Wilbert Luna is a Senior Associate at the Mexico City office of White & Case.
There, he focuses his practice on antitrust and other regulatory matters, such as financial services regulation, data privacy, fintech, public procurement, consumer protection, and cybersecurity.
His versatile profile has helped high-profile clients to navigate the Mexican and Latin American regulatory landscape, ensuring their ventures and investments, as well as developing and strengthening their relationships with key sector regulators.
Wilbert’s experience in both the public and private sectors before joining White & Case helped to nurture his current multifaceted legal practice. For example, he performed as member of the Mexican delegation to the Financial Action Task Force, the international standard-setter for anti-money laundering and counter-financing of terrorism matters, where he advised on policy matters that are still relevant to this day, such as the combat against the de-risking in the international financial systems and, particularly, in correspondent banking relationships.
Furthermore, he was a member of the Working Party 10 of the Organization for Economic Cooperation and Development, in Paris, where he joined the group of experts aiming to tackle cross border tax evasion while drafting and negotiating the “Commentaries on the Model Competent Authority Agreement and the Common Reporting Standard.”

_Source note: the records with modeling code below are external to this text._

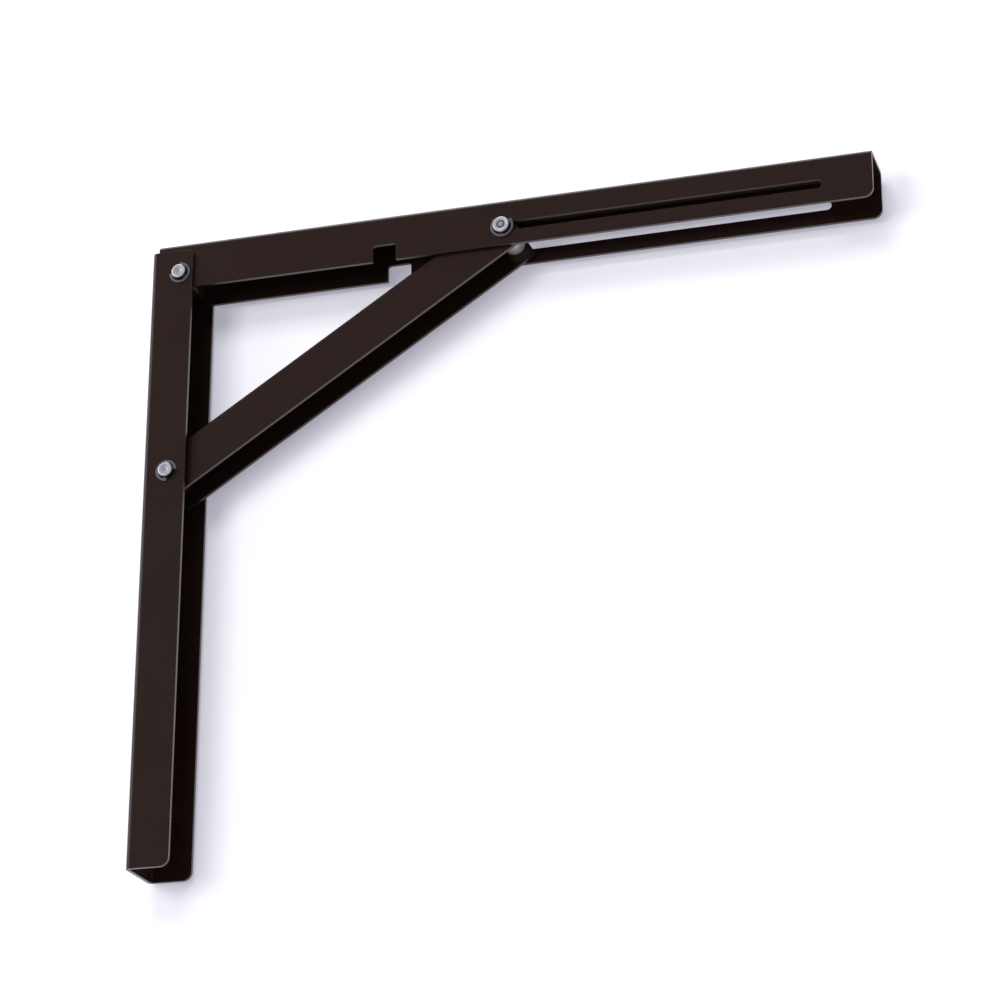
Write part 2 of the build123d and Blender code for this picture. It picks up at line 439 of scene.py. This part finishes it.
def merged_copy(node: str) -> bmesh.types.BMesh:
    """Joined-up copy of a CAD node's triangles, with flat areas made whole.

    Args:
        node: The node's name.

    Returns:
        The copy.
    """
    copy = bmesh.new()
    copy.from_mesh(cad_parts[node].data)
    bmesh.ops.remove_doubles(copy, verts=copy.verts, dist=WELD)
    bmesh.ops.dissolve_limit(
        copy, angle_limit=math.radians(FLAT_WITHIN), verts=copy.verts, edges=copy.edges
    )
    return copy


def soften(
    shape: bmesh.types.BMesh, radius: float, steps: int = 2, sharper_than: float = 40.0
) -> None:
    """Rounds every sharp edge, and marks the roundings for the coat.

    Args:
        shape: The mesh to be changed.
        radius: Rounding in metres.
        steps: Segments across the rounding.
        sharper_than: Least angle between faces, in degrees.
    """
    limit = math.radians(sharper_than)
    sharp = [e for e in shape.edges if len(e.link_faces) == 2 and e.calc_face_angle(0.0) > limit]
    mark = shape.faces.layers.float.new(EDGE_MARK)
    rounded = bmesh.ops.bevel(
        shape, geom=sharp, offset=radius, offset_type="OFFSET", segments=steps, profile=0.5,
        affect="EDGES", clamp_overlap=True, material=-1,
    )
    for face in rounded["faces"]:
        face[mark] = 1.0


def turn_profile(
    profile: Iterable[tuple[float, float]], centre: Vector, steps: int
) -> bmesh.types.BMesh:
    """Spins a half-section about an axis along Y.

    Args:
        profile: Pairs of radius and Y, in metres, from the axis round to the axis, or from a
            point round to itself.
        centre: A point on the axis.
        steps: Facets round the axis.

    Returns:
        The turned shape.
    """
    shape = bmesh.new()
    line = [shape.verts.new((centre.x + r, y, centre.z)) for r, y in profile]
    edges = [shape.edges.new(pair) for pair in zip(line, line[1:])]
    bmesh.ops.spin(
        shape, geom=line + edges, cent=centre, axis=ALONG_Y, dvec=NO_DRIFT,
        angle=math.tau, steps=steps, use_merge=True,
    )
    bmesh.ops.remove_doubles(shape, verts=shape.verts, dist=WELD)
    bmesh.ops.recalc_face_normals(shape, faces=shape.faces)
    return shape


def finish_piece(
    shape: bmesh.types.BMesh, name: str, body: str, replaced: Sequence[str],
    material: bpy.types.Material,
) -> None:
    """Makes an object of a mesh and hands it to the frame.

    Args:
        shape: The finished mesh, which is used up.
        name: The piece's name.
        body: The CAD body it rides on.
        replaced: The CAD nodes it stands for.
        material: Its finish.
    """
    mesh = bpy.data.meshes.new(name)
    for face in shape.faces:
        face.smooth = True
    shape.to_mesh(mesh)
    shape.free()
    mesh.set_sharp_from_angle(angle=math.radians(SHADED_SHARP))
    mesh.materials.append(material)
    piece = bpy.data.objects.new(name, mesh)
    bpy.context.scene.collection.objects.link(piece)
    even = piece.modifiers.new("even_shading", "WEIGHTED_NORMAL")
    even.keep_sharp = True
    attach(piece, body)
    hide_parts(*replaced)
    LOG.info("%s rides on %s", name, body)


@dataclass
class Channels:
    """The three folded channels and their coated spacer tubes, with no burr on their edges."""

    edge_round: float = 0.5 * MM
    edge_steps: int = 3
    coat: PowderCoat = field(default_factory=PowderCoat)

    def build(self) -> None:
        """Makes the rail, the arm, the strut and the tubes."""
        material = self.coat.material()
        dress_tube("hinge_spacer", "arm", material)
        dress_tube("strut_pin_spacer", "strut", material)
        for node, body in (("wall_rail", "rail"), ("shelf_arm", "arm"), ("strut", "strut")):
            shape = merged_copy(node)
            soften(shape, self.edge_round, self.edge_steps)
            finish_piece(shape, f"{node}_coated", body, (node,), material)


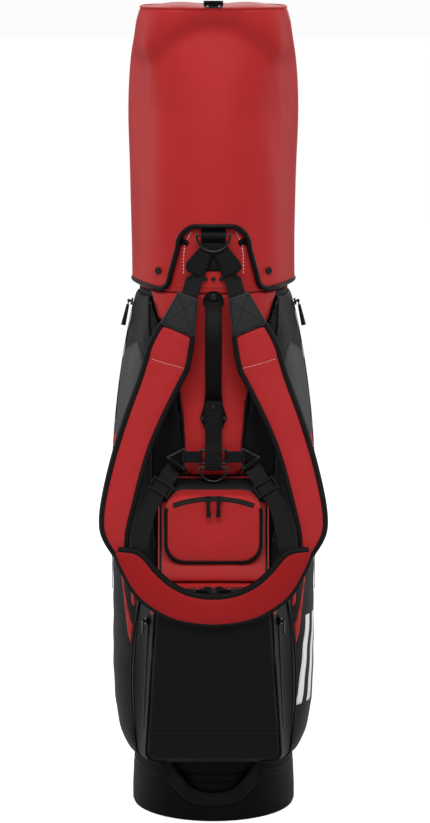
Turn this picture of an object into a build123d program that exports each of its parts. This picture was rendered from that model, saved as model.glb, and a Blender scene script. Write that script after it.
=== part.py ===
from build123d import *
import os
from math import asin, atan2, cos, degrees, radians, sin, sqrt, tan

# A golf stand bag, standing upright. Millimetres, +Z up, origin on the ground at
# the centre of the base. The harness, handle and front pockets face -Y and the
# folding legs are on +Y. X = 0 is the plane of symmetry.

# ---------------------------------------------------------------- driving sizes
BAG_TOP = 946.0  # height of the cuff's rim above the ground
CUFF_HEIGHT = 103.0
CUFF_RX = 118.0
CUFF_RY = 124.0
CUFF_WALL = 5.0
BODY_FOOT_RX = 121.0  # bag tube at the base
BODY_FOOT_RY = 124.0
BODY_HEAD_RX = 117.0  # bag tube under the cuff
BODY_HEAD_RY = 123.0
BODY_WALL = 2.5
BODY_FOOT_Z = 60.0
BASE_R = 131.0
BASE_TOP_R = 128.6
BASE_HEIGHT = 125.0
BASE_WALL = 4.0
BASE_FLOOR = 5.0
FIT = 0.3  # clearance between parts that touch
WIRE_R = 2.0  # rings and buckles are bent from 4 mm wire
RUN_FIT = 0.06  # radial clearance of a pin or ring in its eye
WEB_WIDTH = 26.0
WEB_THICK = 2.0

CUFF_FOOT = BAG_TOP - CUFF_HEIGHT
BODY_HEAD_Z = CUFF_FOOT - FIT

# stand mechanism
LEG_SWING = 35.0  # degrees each leg turns out
LEG_SPLAY = 25.0  # degrees its pin is turned from X, which spreads the feet
LEG_X = 66.0
LEG_Y = BASE_R - 3.0  # keeps the rubber feet clear of the base
LEG_PIVOT_Z = 800.0
LEG_FOOT_Z = 66.0
LEG_TUBE_R = 7.0
LEG_PIN_R = 3.0
CRANK = 22.0  # crank length on each leg, from its pin to the rod's end
CRANK_OFFSET = 20.0
KICK_TILT = 20.0
KICK_HINGE_Y = 44.5
KICK_HINGE_Z = 6.0
KICK_THICK = 5.0
KICK_BAR_Y = 81.0  # where the rod's cross bar lies on the kick plate
ROD_R = 2.5
ROD_X = 45.0
ROD_Y = BASE_R + 5.0  # the rods run up just behind the base

# rings and harness
CUFF_RING_Z = 934.5
CUFF_RING_Y = -134.3
CUFF_RING_HALF = 26.0
SPINE_RING_HALF = 20.5
SPINE_RING_LOW = 580.0
SPINE_RING_HIGH = 601.0
SPINE_D_Z = 573.5
SPINE_D_HALF = 21.0
PAD_THICK = 12.0
BAND_THICK = 12.0

# pockets
BALL_TOP = 403.0
BALL_FRONT_Y = -211.0
MID_FOOT = BALL_TOP + FIT
MID_HALF = 86.0
VAL_FRONT_Y = -194.0
VAL_HALF = 73.5
VAL_ZIP_R = 179.0  # radius of the arched zip on the valuables pocket
VAL_ZIP_TOP = 535.0
SIDE_BOW_R = 1415.0  # each side pocket's upper half bows in on this radius
SIDE_BOW_Z = 500.0  # height of the bow's centre, where the pocket is widest
SIDE_REACH = 161.5  # from the bag's middle to the pocket at its zip
SIDE_ZIP_Y = -10.0
ZIP_TAPE = 7.0
TAPE_PROUD = 1.2

# hood
HOOD_HEM = 850.0
HOOD_TOP = 1279.0
HOOD_WALL = 3.0
HOOD_SECTIONS = [  # height, half width, half depth
    (HOOD_HEM, 129.5, 131.0),
    (980.0, 130.5, 133.0),
    (1100.0, 134.0, 134.0),
    (1180.0, 131.5, 129.0),
    (1240.0, 122.0, 116.0),
    (HOOD_TOP, 114.0, 104.0),
]
CUTOUT_FOOT_HALF = 72.0
CUTOUT_HEAD_HALF = 57.0
CUTOUT_TOP = 948.0
BINDING = 8.0


# ---------------------------------------------------------------- helpers
FROM_FOOT = (Align.CENTER, Align.CENTER, Align.MIN)


def both_sides(shape):
    return [shape, shape.mirror(Plane.YZ)]


def save(name, *shapes):
    """Writes one node; several shapes stay separate solids."""
    solids = [solid for shape in shapes for solid in shape.solids()]
    export_step(solids[0] if len(solids) == 1 else Compound(children=solids), f"parts/{name}.step")


def ellipse_at(z, rx, ry, cx=0.0):
    return Pos(cx, 0, z) * Ellipse(rx, ry)


def elliptic_loft(sections, grow=0.0, cx=0.0, ruled=False):
    return loft([ellipse_at(z, rx + grow, ry + grow, cx) for z, rx, ry in sections], ruled=ruled)


def front_face(points, corner=0.0):
    """A closed outline in X and Z, rounded at its corners, facing -Y."""
    face = Plane.XZ * make_face(Polyline(*points, close=True))
    return fillet(face.vertices(), corner) if corner else face


def front_prism(face, near, far):
    """Extrudes an X-Z face from y = -near to y = -far."""
    return Pos(0, -near, 0) * extrude(face, far - near)


def side_slab(front, thick, half):
    """A slab across X whose front follows (y, z) points; its back is thick behind it."""
    back = [(y + thick, z) for y, z in reversed(front)]
    face = Plane.YZ * make_face(Polyline(*front, *back, close=True))
    return extrude(face, half, both=True)


def plan_slab(front, thick, low, high):
    """A slab from z = low to high whose front follows (x, y) points, mirrored in X."""
    right = [*front]
    left = [(-x, y) for x, y in reversed(front) if x > 0]
    outline = left + right
    back = [(x, y + thick) for x, y in reversed(outline)]
    face = make_face(Polyline(*outline, *back, close=True))
    return Pos(0, 0, low) * extrude(face, high - low)


def bar(start, end, radius):
    start, end = Vector(*start), Vector(*end)
    return Plane(start, z_dir=end - start) * Cylinder(
        radius, (end - start).length, align=FROM_FOOT
    )


def bent_wire(points, radius, close=False):
    """Straight runs of round wire with ball corners, as one solid."""
    ends = list(zip(points, points[1:]))
    if close:
        ends.append((points[-1], points[0]))
    wire = bar(*ends[0], radius)
    for start, end in ends[1:]:
        wire += Pos(*start) * Sphere(radius)
        wire += bar(start, end, radius)
    if close:
        wire += Pos(*points[0]) * Sphere(radius)
    return wire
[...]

As a public officer for the Mexican Competition Commission, he did a secondment at the Presidency of the Administrative Council for Economic Defense, the Brazilian Antitrust Authority, then under Mr. Fernando de Magalhães Furlan. He also received a prize by the Mexican Ministry of Finance for his outstanding work as a public officer in such institution.
As an associate at White & Case, he has advised relevant clients on a pro bono basis, such as the International Federation of Red Cross and Red Crescent Societies, as well as the United Nations Environment Programme.
Wilbert Luna graduated from the Master of Science in Law and Finance (St. Cross College, Oxford), where he was a Chevening Scholar, as well as from the Master of Laws from Harvard University (thesis with honors: “The procedure of reference to the OECD in terms of the Code of Liberalization of Capital Movements”), as a Fulbright-García Robles Scholar.